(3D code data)
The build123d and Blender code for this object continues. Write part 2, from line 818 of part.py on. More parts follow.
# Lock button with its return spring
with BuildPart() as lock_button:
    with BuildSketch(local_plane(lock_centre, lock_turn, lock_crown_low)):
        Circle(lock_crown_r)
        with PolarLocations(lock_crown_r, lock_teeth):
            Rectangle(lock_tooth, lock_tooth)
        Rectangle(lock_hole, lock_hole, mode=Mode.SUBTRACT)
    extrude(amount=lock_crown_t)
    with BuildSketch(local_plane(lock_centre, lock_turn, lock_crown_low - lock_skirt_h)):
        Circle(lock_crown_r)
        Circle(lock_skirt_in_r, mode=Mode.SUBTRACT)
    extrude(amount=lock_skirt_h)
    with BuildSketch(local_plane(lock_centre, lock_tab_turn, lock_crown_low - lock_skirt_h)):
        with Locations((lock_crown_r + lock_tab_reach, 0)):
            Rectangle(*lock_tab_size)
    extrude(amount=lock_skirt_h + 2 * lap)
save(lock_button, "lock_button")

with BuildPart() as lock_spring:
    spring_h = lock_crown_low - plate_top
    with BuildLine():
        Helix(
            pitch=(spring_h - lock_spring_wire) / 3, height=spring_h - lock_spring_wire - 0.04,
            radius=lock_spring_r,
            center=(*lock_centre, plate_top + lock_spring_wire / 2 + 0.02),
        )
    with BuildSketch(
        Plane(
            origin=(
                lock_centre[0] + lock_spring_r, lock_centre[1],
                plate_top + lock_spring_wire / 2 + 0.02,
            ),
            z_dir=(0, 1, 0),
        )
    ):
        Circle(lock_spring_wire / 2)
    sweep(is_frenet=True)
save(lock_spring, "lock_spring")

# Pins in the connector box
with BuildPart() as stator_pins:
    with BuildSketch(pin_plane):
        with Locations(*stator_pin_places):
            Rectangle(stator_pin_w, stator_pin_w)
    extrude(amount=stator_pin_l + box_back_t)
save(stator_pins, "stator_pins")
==
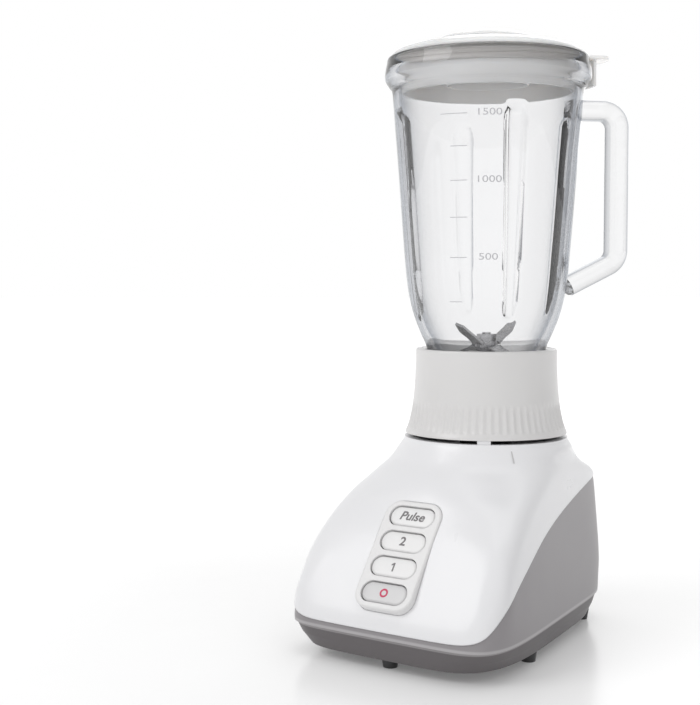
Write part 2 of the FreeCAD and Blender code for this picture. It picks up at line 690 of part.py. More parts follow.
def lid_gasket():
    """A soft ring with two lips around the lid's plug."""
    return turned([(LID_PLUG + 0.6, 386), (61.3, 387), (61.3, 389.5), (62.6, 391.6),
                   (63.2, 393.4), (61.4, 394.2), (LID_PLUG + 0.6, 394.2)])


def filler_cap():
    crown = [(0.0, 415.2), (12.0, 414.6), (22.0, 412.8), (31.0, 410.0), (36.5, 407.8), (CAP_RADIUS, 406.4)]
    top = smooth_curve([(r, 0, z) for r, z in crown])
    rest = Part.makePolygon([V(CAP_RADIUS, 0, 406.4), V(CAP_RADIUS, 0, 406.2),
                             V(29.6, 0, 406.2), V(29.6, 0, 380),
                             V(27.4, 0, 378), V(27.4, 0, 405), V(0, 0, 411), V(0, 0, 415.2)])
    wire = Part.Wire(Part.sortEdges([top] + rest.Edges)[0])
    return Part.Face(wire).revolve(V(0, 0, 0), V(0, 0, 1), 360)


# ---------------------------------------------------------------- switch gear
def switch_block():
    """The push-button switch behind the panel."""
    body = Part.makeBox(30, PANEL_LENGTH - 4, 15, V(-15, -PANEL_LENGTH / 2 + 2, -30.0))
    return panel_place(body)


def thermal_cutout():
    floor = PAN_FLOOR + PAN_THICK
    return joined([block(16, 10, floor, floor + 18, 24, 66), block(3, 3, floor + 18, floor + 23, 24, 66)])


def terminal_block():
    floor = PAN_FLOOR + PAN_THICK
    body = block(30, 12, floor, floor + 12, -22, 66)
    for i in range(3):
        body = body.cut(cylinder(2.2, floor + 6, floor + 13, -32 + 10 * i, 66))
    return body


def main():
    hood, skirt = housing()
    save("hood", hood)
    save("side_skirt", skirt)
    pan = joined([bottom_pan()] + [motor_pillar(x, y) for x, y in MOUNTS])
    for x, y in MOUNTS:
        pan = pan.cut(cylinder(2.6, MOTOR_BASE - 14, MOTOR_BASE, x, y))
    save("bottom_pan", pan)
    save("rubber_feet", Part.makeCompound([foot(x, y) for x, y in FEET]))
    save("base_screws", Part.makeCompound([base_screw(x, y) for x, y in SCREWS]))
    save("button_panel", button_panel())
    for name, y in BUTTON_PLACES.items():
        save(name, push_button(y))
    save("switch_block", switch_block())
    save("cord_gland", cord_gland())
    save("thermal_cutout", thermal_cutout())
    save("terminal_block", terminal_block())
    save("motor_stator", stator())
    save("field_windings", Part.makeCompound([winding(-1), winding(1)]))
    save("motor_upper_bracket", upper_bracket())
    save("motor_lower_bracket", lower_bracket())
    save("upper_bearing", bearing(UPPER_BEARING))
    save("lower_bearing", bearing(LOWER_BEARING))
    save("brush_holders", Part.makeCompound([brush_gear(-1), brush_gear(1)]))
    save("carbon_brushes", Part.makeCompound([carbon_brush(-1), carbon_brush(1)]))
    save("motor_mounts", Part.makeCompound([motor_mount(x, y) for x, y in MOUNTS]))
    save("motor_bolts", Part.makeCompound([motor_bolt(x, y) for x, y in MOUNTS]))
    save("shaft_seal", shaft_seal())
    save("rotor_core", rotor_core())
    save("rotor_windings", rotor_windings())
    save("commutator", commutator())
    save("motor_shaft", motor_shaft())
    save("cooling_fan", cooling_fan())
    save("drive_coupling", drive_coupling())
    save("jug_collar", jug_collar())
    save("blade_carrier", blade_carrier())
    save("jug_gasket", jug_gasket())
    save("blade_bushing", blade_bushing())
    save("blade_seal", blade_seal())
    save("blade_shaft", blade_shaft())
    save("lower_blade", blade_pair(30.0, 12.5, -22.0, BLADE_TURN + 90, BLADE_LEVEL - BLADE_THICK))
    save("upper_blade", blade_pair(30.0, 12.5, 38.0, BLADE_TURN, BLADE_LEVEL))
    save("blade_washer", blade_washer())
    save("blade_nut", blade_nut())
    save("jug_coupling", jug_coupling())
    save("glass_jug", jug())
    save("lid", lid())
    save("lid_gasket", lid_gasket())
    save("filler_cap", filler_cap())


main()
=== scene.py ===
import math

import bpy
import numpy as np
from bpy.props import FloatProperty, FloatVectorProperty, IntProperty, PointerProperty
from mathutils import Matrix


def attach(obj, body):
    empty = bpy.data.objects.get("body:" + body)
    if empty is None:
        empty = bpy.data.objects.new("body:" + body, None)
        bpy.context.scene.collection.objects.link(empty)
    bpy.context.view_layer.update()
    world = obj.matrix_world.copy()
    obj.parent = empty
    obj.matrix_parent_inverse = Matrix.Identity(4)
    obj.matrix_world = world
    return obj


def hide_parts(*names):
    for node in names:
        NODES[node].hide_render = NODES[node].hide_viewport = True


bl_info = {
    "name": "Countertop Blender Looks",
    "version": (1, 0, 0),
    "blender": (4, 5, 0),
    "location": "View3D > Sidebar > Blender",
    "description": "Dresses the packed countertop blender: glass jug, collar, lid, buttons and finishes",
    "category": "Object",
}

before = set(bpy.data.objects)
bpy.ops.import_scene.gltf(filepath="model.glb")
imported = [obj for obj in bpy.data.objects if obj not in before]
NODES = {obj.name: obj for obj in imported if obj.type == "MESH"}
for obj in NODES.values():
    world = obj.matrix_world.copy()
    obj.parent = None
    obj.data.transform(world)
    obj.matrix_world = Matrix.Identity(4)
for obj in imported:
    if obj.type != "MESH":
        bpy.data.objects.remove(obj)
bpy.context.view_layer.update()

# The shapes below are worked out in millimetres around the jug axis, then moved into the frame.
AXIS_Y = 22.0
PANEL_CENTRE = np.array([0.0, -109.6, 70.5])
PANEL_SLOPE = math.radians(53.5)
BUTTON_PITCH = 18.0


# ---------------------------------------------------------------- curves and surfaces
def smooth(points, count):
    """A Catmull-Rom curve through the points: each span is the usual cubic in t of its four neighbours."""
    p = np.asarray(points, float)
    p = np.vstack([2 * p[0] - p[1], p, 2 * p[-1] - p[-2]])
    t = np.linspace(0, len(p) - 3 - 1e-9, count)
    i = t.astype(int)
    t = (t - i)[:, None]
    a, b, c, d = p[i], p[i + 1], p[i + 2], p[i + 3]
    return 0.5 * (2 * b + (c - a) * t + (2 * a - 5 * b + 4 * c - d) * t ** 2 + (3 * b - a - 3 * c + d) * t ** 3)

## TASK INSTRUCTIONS
In the listing above, locate the line with "BLADE_LEVEL - BLADE_THICK))" and the line with "bpy.data.objects.remove(obj)", then extract exactly those lines and every line between them, and nothing more.

## EXERCISE RESULT
    save("lower_blade", blade_pair(30.0, 12.5, -22.0, BLADE_TURN + 90, BLADE_LEVEL - BLADE_THICK))
    save("upper_blade", blade_pair(30.0, 12.5, 38.0, BLADE_TURN, BLADE_LEVEL))
    save("blade_washer", blade_washer())
    save("blade_nut", blade_nut())
    save("jug_coupling", jug_coupling())
    save("glass_jug", jug())
    save("lid", lid())
    save("lid_gasket", lid_gasket())
    save("filler_cap", filler_cap())


main()
=== scene.py ===
import math

import bpy
import numpy as np
from bpy.props import FloatProperty, FloatVectorProperty, IntProperty, PointerProperty
from mathutils import Matrix


def attach(obj, body):
    empty = bpy.data.objects.get("body:" + body)
    if empty is None:
        empty = bpy.data.objects.new("body:" + body, None)
        bpy.context.scene.collection.objects.link(empty)
    bpy.context.view_layer.update()
    world = obj.matrix_world.copy()
    obj.parent = empty
    obj.matrix_parent_inverse = Matrix.Identity(4)
    obj.matrix_world = world
    return obj


def hide_parts(*names):
    for node in names:
        NODES[node].hide_render = NODES[node].hide_viewport = True


bl_info = {
    "name": "Countertop Blender Looks",
    "version": (1, 0, 0),
    "blender": (4, 5, 0),
    "location": "View3D > Sidebar > Blender",
    "description": "Dresses the packed countertop blender: glass jug, collar, lid, buttons and finishes",
    "category": "Object",
}

before = set(bpy.data.objects)
bpy.ops.import_scene.gltf(filepath="model.glb")
imported = [obj for obj in bpy.data.objects if obj not in before]
NODES = {obj.name: obj for obj in imported if obj.type == "MESH"}
for obj in NODES.values():
    world = obj.matrix_world.copy()
    obj.parent = None
    obj.data.transform(world)
    obj.matrix_world = Matrix.Identity(4)
for obj in imported:
    if obj.type != "MESH":
        bpy.data.objects.remove(obj)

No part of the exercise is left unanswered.